### MATERIAL PROVIDED

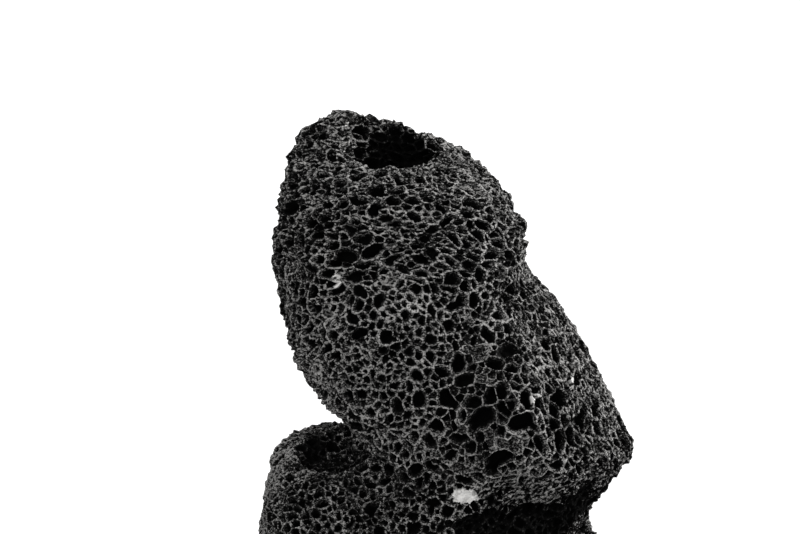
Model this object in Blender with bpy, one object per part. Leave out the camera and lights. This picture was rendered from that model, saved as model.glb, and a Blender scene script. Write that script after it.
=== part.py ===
"""Lava rock: one lump of frothy basalt that stands on the flat break under its foot.

The lump is a leaning head over a trunk, with a nose to the right, a low shoulder block to
the left, a crater in the crown and gas holes (vesicles) all over. Sizes are millimetres;
the origin is the middle of the foot, on the ground. +X is right and -Y is the front.
"""
import math

import bmesh
import bpy
from mathutils import Matrix, Vector, noise
from mathutils.bvhtree import BVHTree

MM = 0.001

# Lobes: rows of (height, left, right, front, back), the four sides of one level section.
HEAD = (
    (169.5, -34, -28, 8, 17),
    (165.5, -41, -20, 5, 23),
    (160.5, -46.5, -6, 2, 28),
    (155, -50, 8, -8, 33),
    (149.5, -51.5, 16, -17, 36),
    (143, -53, 22, -24, 38),
    (132, -55, 27.5, -32, 41),
    (121, -56, 27, -38, 42),
    (108, -53, 27, -41, 42),
    (92, -51, 30, -43, 41),
    (79, -42.5, 33, -43, 38),
    (68, -32.5, 36, -42, 33),
    (50, -31, 38, -42, 33),
    (25, -34, 38, -44, 37),
    (-6, -36, 40, -44, 38),
)
NOSE = (
    (120, 6, 25.5, -14, 22),
    (114, -2, 31, -26, 29),
    (105, -8, 39, -35, 35),
    (92, -12, 48, -43, 38),
    (80, -14, 54.5, -48, 38),
    (67, -14, 60, -50, 36),
    (58.5, -12, 66, -47, 34),
    (51, -8, 59, -41, 32),
    (43, -5, 55.5, -33, 30),
    (36, -5, 51, -28, 30),
    (28, -5, 50.5, -28, 33),
    (19, -8, 56, -34, 38),
    (8, -10, 58, -38, 41),
    (-6, -10, 54, -38, 40),
)
SHOULDER = (
    (60.5, -39, -22, 4, 24),
    (57, -51, -19, -12, 30),
    (52.5, -56.5, -16, -30, 33),
    (43, -59, -14, -40, 35),
    (28, -60.5, -12, -44, 37),
    (12, -63.5, -12, -46, 39),
    (-6, -63, -12, -44, 37),
)
LOBES = ((HEAD, 2.4), (NOSE, 1.8), (SHOULDER, 2.8))   # squareness: 2 is an ellipse
SECTION_POINTS = 36

# Hollows: (centre, radii, turn about Y in degrees).
CRATER = (
    ((-20, 4, 157), (10.5, 13, 18), 10),
    ((-10, 4, 153), (8, 11, 15), 25),
    ((-24.5, 7, 162), (6.5, 9, 13), 0),
    ((-15, 6, 144), (11, 11, 12), 0),
)
DENTS = (
    ((-35, -11, 63), (16, 21, 11), -6),      # the dish on top of the shoulder
    ((-24, -34, 56), (11, 12, 9), 0),        # its deep end beside the trunk
    ((-11, -50, 72), (4, 8, 15), 6),         # the valley down the front of the trunk
    ((28, -52, 30), (27, 18, 13), -4),       # the undercut below the nose
    ((30, -35, 108), (4, 12, 13), -35),      # the crease between head and nose
    ((-36, 14, 64), (6, 26, 3.5), 0),        # the nick between head and shoulder
    ((-30, -52, 12), (3.5, 10, 30), 4),      # the valley between shoulder and trunk
    ((44, 30, 84), (12, 14, 20), 20),        # the scoop behind the nose
    ((-14, 50, 78), (22, 12, 9), 12),        # the long scoop across the back
    ((16, 47, 22), (14, 10, 12), 0),         # the scoop at the back of the foot
)

# Large vesicles on the front: (across, height, width, tall side of the opening).
FRONT_VESICLES = (
    (13.5, 78, 10.5, 8.5), (18.5, 65, 11, 5), (12.5, 98, 7, 7), (5, 95.5, 8, 4.5),
    (6.5, 90, 7, 5), (14.5, 87, 5.5, 5), (0.7, 85.5, 5.5, 5.5), (-26, 150, 6, 4),
    (25.5, 76.5, 8.5, 8), (-1.5, 75.5, 5.5, 5), (9, 69, 5, 4.5), (23.5, 69.5, 6, 5.5),
    (16, 59.5, 6, 4.5), (2.5, 65, 5.5, 6), (-21, 137, 10.5, 5.5), (-8, 142, 7, 4),
    (-14, 109, 6, 4.5), (4, 115, 7.5, 4.5), (12, 110, 7, 4.5), (-38, 137, 6, 4),
    (-48, 118, 5, 5), (-20.5, 126.5, 7, 4.5), (-31, 96, 5, 4.5), (5, 128, 7, 4),
)
# The rest follow a spiral round the lump, so that no side is bare.
SPIRAL_VESICLES = 330
SPIRAL_TURN = math.radians(137.5)
SPIRAL_HEIGHTS = (6, 160)
SPIRAL_WIDTHS = (9, 5.5, 7, 5, 8, 6)
VESICLE_WALL = 2.6            # least stone left between the openings of two vesicles
VESICLE_DEPTH = 0.62          # half height of its cutter, over the opening's mean size
VESICLE_SINK = 0.3            # how far the cutter's middle lies under the skin

UNION_VOXEL = 1.6
SKIN_VOXEL = 1.1
SOFTEN_STEPS = 5
LUMPS = ((3.4, 27.0), (1.5, 11.0), (0.6, 4.6))     # (height, spacing) of the uneven skin
LUMP_SHARE_AT_SIDES = 0.35
FACES = 9900
STONE_COLOUR = (0.035, 0.034, 0.034, 1.0)
STONE_ROUGHNESS = 0.92


def clear_scene():
    for obj in list(bpy.data.objects):
        bpy.data.objects.remove(obj, do_unlink=True)


def link(name, mesh):
    obj = bpy.data.objects.new(name, mesh)
    bpy.context.scene.collection.objects.link(obj)
    return obj


def section(squareness, height, left, right, front, back):
    """One level section: a rounded box between its four sides."""
    points = []
    for step in range(SECTION_POINTS):
        angle = 2 * math.pi * step / SECTION_POINTS
        reach = [math.copysign(abs(t) ** (2 / squareness), t)
                 for t in (math.cos(angle), math.sin(angle))]
        across = (left + right) / 2 + (right - left) / 2 * reach[0]
        along = (front + back) / 2 + (back - front) / 2 * reach[1]
        points.append(Vector((across, along, height)) * MM)
    return points


def add_lobe(bm, rows, squareness):
    """A closed lobe through level sections, given from the top down."""
    rings = [[bm.verts.new(point) for point in section(squareness, *row)] for row in rows]
    for upper, lower in zip(rings, rings[1:]):
        for i in range(SECTION_POINTS):
            j = (i + 1) % SECTION_POINTS
            bm.faces.new((upper[i], lower[i], lower[j], upper[j]))
    bm.faces.new(rings[0])
    bm.faces.new(reversed(rings[-1]))


def add_hollow(bm, centre, radii, turn):
    """An egg-shaped cutter."""
    place = (Matrix.Translation(Vector(centre) * MM)
             @ Matrix.Rotation(math.radians(turn), 4, "Y")
             @ Matrix.Diagonal((*(Vector(radii) * MM), 1)))
    bmesh.ops.create_icosphere(bm, subdivisions=3, radius=1, matrix=place)


def mesh_from(bm, name):
    bmesh.ops.recalc_face_normals(bm, faces=bm.faces)
    mesh = bpy.data.meshes.new(name)
    bm.to_mesh(mesh)
    bm.free()
    return mesh


def apply_modifiers(obj):
    """Replace the object's mesh with what its modifiers make of it."""
    shape = obj.evaluated_get(bpy.context.evaluated_depsgraph_get())
    mesh = bpy.data.meshes.new_from_object(shape)
    obj.modifiers.clear()
    obj.data = mesh


def fuse(obj, voxel):
    """Melt overlapping lobes or cutters into one even skin."""
    remesh = obj.modifiers.new("fuse", "REMESH")
    remesh.mode = "VOXEL"
    remesh.voxel_size = voxel * MM
    apply_modifiers(obj)


def cut(obj, cutter):
    cutter.hide_render = True
    cutter.display_type = "WIRE"
    boolean = obj.modifiers.new("cut", "BOOLEAN")
    boolean.operation = "DIFFERENCE"
    boolean.solver = "EXACT"
    boolean.object = cutter
    apply_modifiers(obj)
    bpy.data.objects.remove(cutter, do_unlink=True)


def soften(obj, steps):
    smooth = obj.modifiers.new("soften", "SMOOTH")
    smooth.factor = 0.5
    smooth.iterations = steps
    apply_modifiers(obj)


def roughen(obj):
    """Raise the uneven lumps of broken stone, most of all on the front and the back."""
    normals = [vertex.normal.copy() for vertex in obj.data.vertices]
    for vertex, normal in zip(obj.data.vertices, normals):
        rise = 0.0
        for height, spacing in LUMPS:
            rise += height * noise.noise(vertex.co / (spacing * MM))
        share = LUMP_SHARE_AT_SIDES + (1 - LUMP_SHARE_AT_SIDES) * abs(normal.y)
        vertex.co += normal * rise * share * MM


def build_form():
    """The lump without its vesicles."""
    bm = bmesh.new()
    for rows, squareness in LOBES:
        add_lobe(bm, rows, squareness)
    rock = link("lava_rock", mesh_from(bm, "lava_rock"))
    fuse(rock, UNION_VOXEL)
    bm = bmesh.new()
    for hollow in CRATER + DENTS:
        add_hollow(bm, *hollow)
    hollows = link("hollows", mesh_from(bm, "hollows"))
    fuse(hollows, UNION_VOXEL)
    cut(rock, hollows)
    fuse(rock, UNION_VOXEL)
    soften(rock, SOFTEN_STEPS)
    roughen(rock)
    return rock


def front_rays():
    """Where each placed vesicle is looked for: (start, direction, width, tall side)."""
    for across, height, width, tall in FRONT_VESICLES:
        yield Vector((across, -120, height)) * MM, Vector((0, 1, 0)), width, tall


def spiral_rays():
    low, high = SPIRAL_HEIGHTS
    for i in range(SPIRAL_VESICLES):
        angle = i * SPIRAL_TURN
        height = low + (high - low) * (i + 0.5) / SPIRAL_VESICLES
        outward = Vector((math.cos(angle), math.sin(angle), 0))
        axis = Vector((-14 if height > 70 else -3, 0, height)) * MM
        width = SPIRAL_WIDTHS[i % len(SPIRAL_WIDTHS)]
        yield axis + outward * 150 * MM, -outward, width, width * 0.8


def vesicle_sites(rock):
    """The vesicles that have room: (point on the skin, its normal, width, tall side)."""
    skin = BVHTree.FromObject(rock, bpy.context.evaluated_depsgraph_get())
    sites = []
    for start, direction, width, tall in (*front_rays(), *spiral_rays()):
        point, normal, _, _ = skin.ray_cast(start, direction)
        if point is None:
            continue
        crowded = any((point - other).length < ((width + size) / 2 + VESICLE_WALL) * MM
                      for other, _, size, _ in sites)
        if not crowded:
            sites.append((point, normal, width, tall))
    return sites


def build_vesicles(rock):
    """Egg-shaped cutters sunk in the skin, each lying along the surface."""
    bm = bmesh.new()
    for point, normal, width, tall in vesicle_sites(rock):
        side = Vector((0, 0, 1)).cross(normal).normalized()
        turn = Matrix((side, normal.cross(side), normal)).transposed().to_4x4()
        depth = VESICLE_DEPTH * (width + tall) / 2
        place = (Matrix.Translation(point - normal * depth * VESICLE_SINK * MM) @ turn
                 @ Matrix.Diagonal((*(Vector((width / 2, tall / 2, depth)) * MM), 1)))
        bmesh.ops.create_icosphere(bm, subdivisions=2, radius=1.06, matrix=place)
    vesicles = link("vesicles", mesh_from(bm, "vesicles"))
    fuse(vesicles, SKIN_VOXEL * 0.6)
    return vesicles


def thin_out(obj):
    """Keep about FACES triangles, most of them where the skin bends."""
    bm = bmesh.new()
    bm.from_mesh(obj.data)
    bmesh.ops.triangulate(bm, faces=bm.faces)
    bm.to_mesh(obj.data)
    bm.free()
    decimate = obj.modifiers.new("thin out", "DECIMATE")
    decimate.ratio = FACES / len(obj.data.polygons)
    apply_modifiers(obj)


def break_foot(obj):
    """Break the foot off flat at ground level."""
    bm = bmesh.new()
    bm.from_mesh(obj.data)
    everything = bm.verts[:] + bm.edges[:] + bm.faces[:]
    sliced = bmesh.ops.bisect_plane(bm, geom=everything, dist=1e-6, plane_co=(0, 0, 0),
                                    plane_no=(0, 0, 1), clear_inner=True)
    rim = [item for item in sliced["geom_cut"] if isinstance(item, bmesh.types.BMEdge)]
    bmesh.ops.contextual_create(bm, geom=rim)
    bm.to_mesh(obj.data)
    bm.free()


def centre(obj):
    """Put the origin under the middle of the lump, seen from above."""
    across = [vertex.co.x for vertex in obj.data.vertices]
    along = [vertex.co.y for vertex in obj.data.vertices]
    middle = Vector((min(across) + max(across), min(along) + max(along), 0)) / 2
    obj.data.transform(Matrix.Translation(-middle))


def stone():
    material = bpy.data.materials.new("lava stone")
    material.use_nodes = True
    surface = material.node_tree.nodes["Principled BSDF"]
    surface.inputs["Base Color"].default_value = STONE_COLOUR
    surface.inputs["Roughness"].default_value = STONE_ROUGHNESS
    surface.inputs["Metallic"].default_value = 0.0
    return material


def main():
    clear_scene()
    rock = build_form()
    cut(rock, build_vesicles(rock))
    fuse(rock, SKIN_VOXEL)
    thin_out(rock)
    break_foot(rock)
    centre(rock)
    rock.data.materials.clear()
    rock.data.materials.append(stone())


main()
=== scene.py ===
"""Looks of the lava rock: a skin of froth cells, its stone, the pale set, lights and camera.

Lengths are metres in the meshes, and millimetres in the named values unless a comment
says metres.
"""
import math

import bpy
import numpy as np
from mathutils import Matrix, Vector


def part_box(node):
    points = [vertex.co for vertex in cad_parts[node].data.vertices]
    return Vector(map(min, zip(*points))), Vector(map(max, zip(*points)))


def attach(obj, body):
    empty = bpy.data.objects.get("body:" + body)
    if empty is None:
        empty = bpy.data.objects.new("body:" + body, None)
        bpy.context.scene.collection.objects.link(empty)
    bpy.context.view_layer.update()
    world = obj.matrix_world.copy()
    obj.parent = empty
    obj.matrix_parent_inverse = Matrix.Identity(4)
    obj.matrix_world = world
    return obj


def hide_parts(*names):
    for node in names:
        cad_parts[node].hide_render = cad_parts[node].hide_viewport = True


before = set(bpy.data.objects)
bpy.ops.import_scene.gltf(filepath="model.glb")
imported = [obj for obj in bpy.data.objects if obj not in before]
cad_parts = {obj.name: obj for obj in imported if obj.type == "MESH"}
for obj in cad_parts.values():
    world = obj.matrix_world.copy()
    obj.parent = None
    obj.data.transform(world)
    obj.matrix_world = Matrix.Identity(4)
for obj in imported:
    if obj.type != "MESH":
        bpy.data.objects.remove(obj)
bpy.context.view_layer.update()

import openvdb
from mathutils import Vector, kdtree, noise
from mathutils.bvhtree import BVHTree

MM = 0.001
SEED = 20

# The skin that the cells are laid out on: the solid with its vesicles filled level.
SKIN_VOXEL = 0.55
FILL_RADIUS = 4.5
FOOT_LEVEL = 0.35             # below this height the skin is the flat foot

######

● WHAT THIS TASK INVOLVES
Look through the material above. Copy each line where the word "transform" appears.

● TASK SOLUTION
    obj.data.transform(Matrix.Translation(-middle))
    obj.data.transform(world)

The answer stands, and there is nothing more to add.